EXERCISE DIRECTIONS -
Will you give the material below again, every line exactly as it is?

--------------------

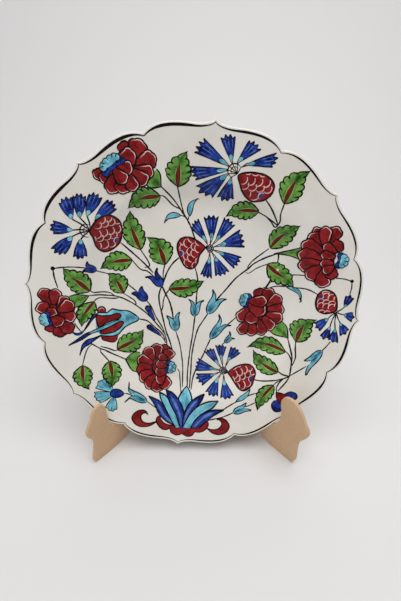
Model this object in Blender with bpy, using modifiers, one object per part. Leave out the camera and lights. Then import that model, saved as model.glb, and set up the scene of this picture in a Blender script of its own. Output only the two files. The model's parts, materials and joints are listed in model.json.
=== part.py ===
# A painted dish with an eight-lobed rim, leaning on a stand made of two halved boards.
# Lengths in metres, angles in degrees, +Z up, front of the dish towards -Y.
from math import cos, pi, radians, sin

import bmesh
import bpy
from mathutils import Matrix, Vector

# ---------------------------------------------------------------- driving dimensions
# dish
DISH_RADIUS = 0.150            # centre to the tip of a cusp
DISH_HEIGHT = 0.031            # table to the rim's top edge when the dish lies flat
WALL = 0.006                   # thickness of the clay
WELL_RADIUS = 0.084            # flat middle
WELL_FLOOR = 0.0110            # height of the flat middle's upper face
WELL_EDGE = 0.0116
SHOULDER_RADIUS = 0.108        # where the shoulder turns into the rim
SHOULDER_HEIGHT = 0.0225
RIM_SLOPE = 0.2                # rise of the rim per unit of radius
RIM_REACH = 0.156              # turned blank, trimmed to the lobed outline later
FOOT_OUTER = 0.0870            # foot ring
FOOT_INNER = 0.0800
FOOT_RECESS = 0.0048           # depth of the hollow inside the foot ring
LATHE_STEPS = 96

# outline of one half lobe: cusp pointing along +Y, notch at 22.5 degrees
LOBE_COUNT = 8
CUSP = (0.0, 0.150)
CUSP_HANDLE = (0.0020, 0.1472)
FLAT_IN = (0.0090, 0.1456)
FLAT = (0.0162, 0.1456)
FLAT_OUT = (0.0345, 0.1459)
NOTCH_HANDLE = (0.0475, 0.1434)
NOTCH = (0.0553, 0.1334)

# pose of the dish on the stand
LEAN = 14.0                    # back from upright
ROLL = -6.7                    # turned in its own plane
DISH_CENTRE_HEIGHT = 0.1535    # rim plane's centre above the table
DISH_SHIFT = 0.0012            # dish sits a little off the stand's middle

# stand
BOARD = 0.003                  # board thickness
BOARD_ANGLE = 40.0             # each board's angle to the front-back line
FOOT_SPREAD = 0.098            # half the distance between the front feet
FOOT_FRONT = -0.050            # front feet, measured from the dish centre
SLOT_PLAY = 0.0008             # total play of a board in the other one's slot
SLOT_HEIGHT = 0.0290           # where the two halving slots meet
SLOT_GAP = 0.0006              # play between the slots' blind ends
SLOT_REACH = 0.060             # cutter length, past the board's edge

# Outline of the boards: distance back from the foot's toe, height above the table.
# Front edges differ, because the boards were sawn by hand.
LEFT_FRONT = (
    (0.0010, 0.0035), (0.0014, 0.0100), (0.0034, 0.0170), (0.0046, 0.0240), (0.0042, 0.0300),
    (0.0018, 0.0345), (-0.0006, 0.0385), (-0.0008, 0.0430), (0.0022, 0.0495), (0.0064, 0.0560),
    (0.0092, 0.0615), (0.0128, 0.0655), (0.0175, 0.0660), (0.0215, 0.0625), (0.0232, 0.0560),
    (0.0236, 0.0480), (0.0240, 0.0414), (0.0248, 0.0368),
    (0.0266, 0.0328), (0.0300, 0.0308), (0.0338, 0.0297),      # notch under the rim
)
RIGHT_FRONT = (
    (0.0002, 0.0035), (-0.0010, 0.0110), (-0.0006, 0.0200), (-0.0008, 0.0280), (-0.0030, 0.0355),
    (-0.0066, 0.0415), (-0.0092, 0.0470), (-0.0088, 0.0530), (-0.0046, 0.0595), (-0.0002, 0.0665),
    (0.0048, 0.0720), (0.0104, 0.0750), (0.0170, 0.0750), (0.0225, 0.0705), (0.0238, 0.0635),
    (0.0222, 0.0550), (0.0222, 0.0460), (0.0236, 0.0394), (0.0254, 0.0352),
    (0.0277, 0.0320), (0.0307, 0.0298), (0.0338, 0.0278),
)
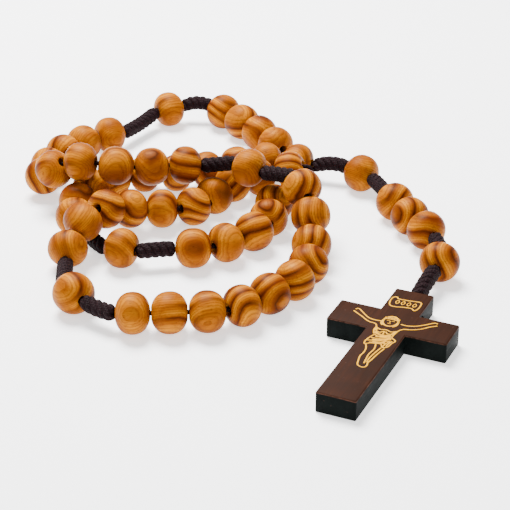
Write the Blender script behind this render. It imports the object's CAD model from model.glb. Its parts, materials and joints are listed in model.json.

--------------------

EXERCISE ANSWER -
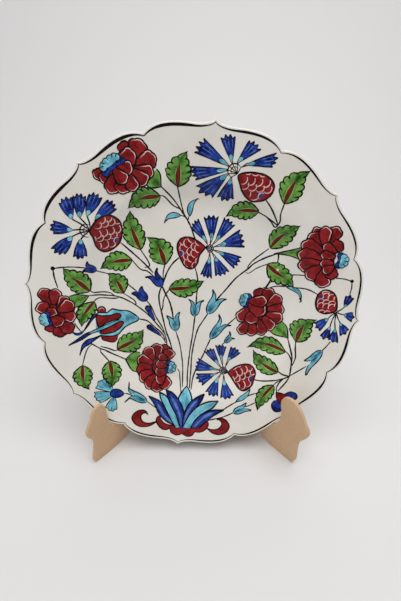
Model this object in Blender with bpy, using modifiers, one object per part. Leave out the camera and lights. Then import that model, saved as model.glb, and set up the scene of this picture in a Blender script of its own. Output only the two files. The model's parts, materials and joints are listed in model.json.
=== part.py ===
# A painted dish with an eight-lobed rim, leaning on a stand made of two halved boards.
# Lengths in metres, angles in degrees, +Z up, front of the dish towards -Y.
from math import cos, pi, radians, sin

import bmesh
import bpy
from mathutils import Matrix, Vector

# ---------------------------------------------------------------- driving dimensions
# dish
DISH_RADIUS = 0.150            # centre to the tip of a cusp
DISH_HEIGHT = 0.031            # table to the rim's top edge when the dish lies flat
WALL = 0.006                   # thickness of the clay
WELL_RADIUS = 0.084            # flat middle
WELL_FLOOR = 0.0110            # height of the flat middle's upper face
WELL_EDGE = 0.0116
SHOULDER_RADIUS = 0.108        # where the shoulder turns into the rim
SHOULDER_HEIGHT = 0.0225
RIM_SLOPE = 0.2                # rise of the rim per unit of radius
RIM_REACH = 0.156              # turned blank, trimmed to the lobed outline later
FOOT_OUTER = 0.0870            # foot ring
FOOT_INNER = 0.0800
FOOT_RECESS = 0.0048           # depth of the hollow inside the foot ring
LATHE_STEPS = 96

# outline of one half lobe: cusp pointing along +Y, notch at 22.5 degrees
LOBE_COUNT = 8
CUSP = (0.0, 0.150)
CUSP_HANDLE = (0.0020, 0.1472)
FLAT_IN = (0.0090, 0.1456)
FLAT = (0.0162, 0.1456)
FLAT_OUT = (0.0345, 0.1459)
NOTCH_HANDLE = (0.0475, 0.1434)
NOTCH = (0.0553, 0.1334)

# pose of the dish on the stand
LEAN = 14.0                    # back from upright
ROLL = -6.7                    # turned in its own plane
DISH_CENTRE_HEIGHT = 0.1535    # rim plane's centre above the table
DISH_SHIFT = 0.0012            # dish sits a little off the stand's middle

# stand
BOARD = 0.003                  # board thickness
BOARD_ANGLE = 40.0             # each board's angle to the front-back line
FOOT_SPREAD = 0.098            # half the distance between the front feet
FOOT_FRONT = -0.050            # front feet, measured from the dish centre
SLOT_PLAY = 0.0008             # total play of a board in the other one's slot
SLOT_HEIGHT = 0.0290           # where the two halving slots meet
SLOT_GAP = 0.0006              # play between the slots' blind ends
SLOT_REACH = 0.060             # cutter length, past the board's edge

# Outline of the boards: distance back from the foot's toe, height above the table.
# Front edges differ, because the boards were sawn by hand.
LEFT_FRONT = (
    (0.0010, 0.0035), (0.0014, 0.0100), (0.0034, 0.0170), (0.0046, 0.0240), (0.0042, 0.0300),
    (0.0018, 0.0345), (-0.0006, 0.0385), (-0.0008, 0.0430), (0.0022, 0.0495), (0.0064, 0.0560),
    (0.0092, 0.0615), (0.0128, 0.0655), (0.0175, 0.0660), (0.0215, 0.0625), (0.0232, 0.0560),
    (0.0236, 0.0480), (0.0240, 0.0414), (0.0248, 0.0368),
    (0.0266, 0.0328), (0.0300, 0.0308), (0.0338, 0.0297),      # notch under the rim
)
RIGHT_FRONT = (
    (0.0002, 0.0035), (-0.0010, 0.0110), (-0.0006, 0.0200), (-0.0008, 0.0280), (-0.0030, 0.0355),
    (-0.0066, 0.0415), (-0.0092, 0.0470), (-0.0088, 0.0530), (-0.0046, 0.0595), (-0.0002, 0.0665),
    (0.0048, 0.0720), (0.0104, 0.0750), (0.0170, 0.0750), (0.0225, 0.0705), (0.0238, 0.0635),
    (0.0222, 0.0550), (0.0222, 0.0460), (0.0236, 0.0394), (0.0254, 0.0352),
    (0.0277, 0.0320), (0.0307, 0.0298), (0.0338, 0.0278),
)
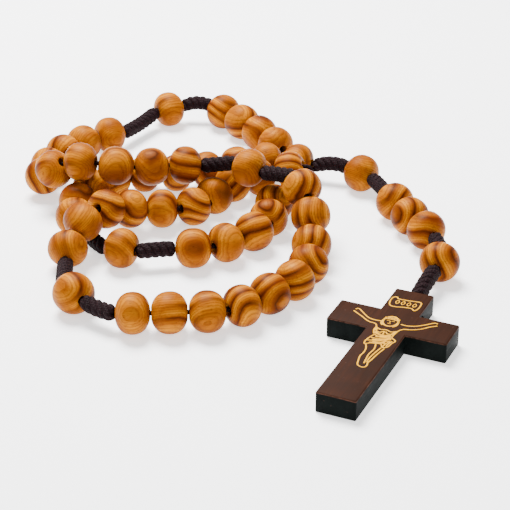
Write the Blender script behind this render. It imports the object's CAD model from model.glb. Its parts, materials and joints are listed in model.json.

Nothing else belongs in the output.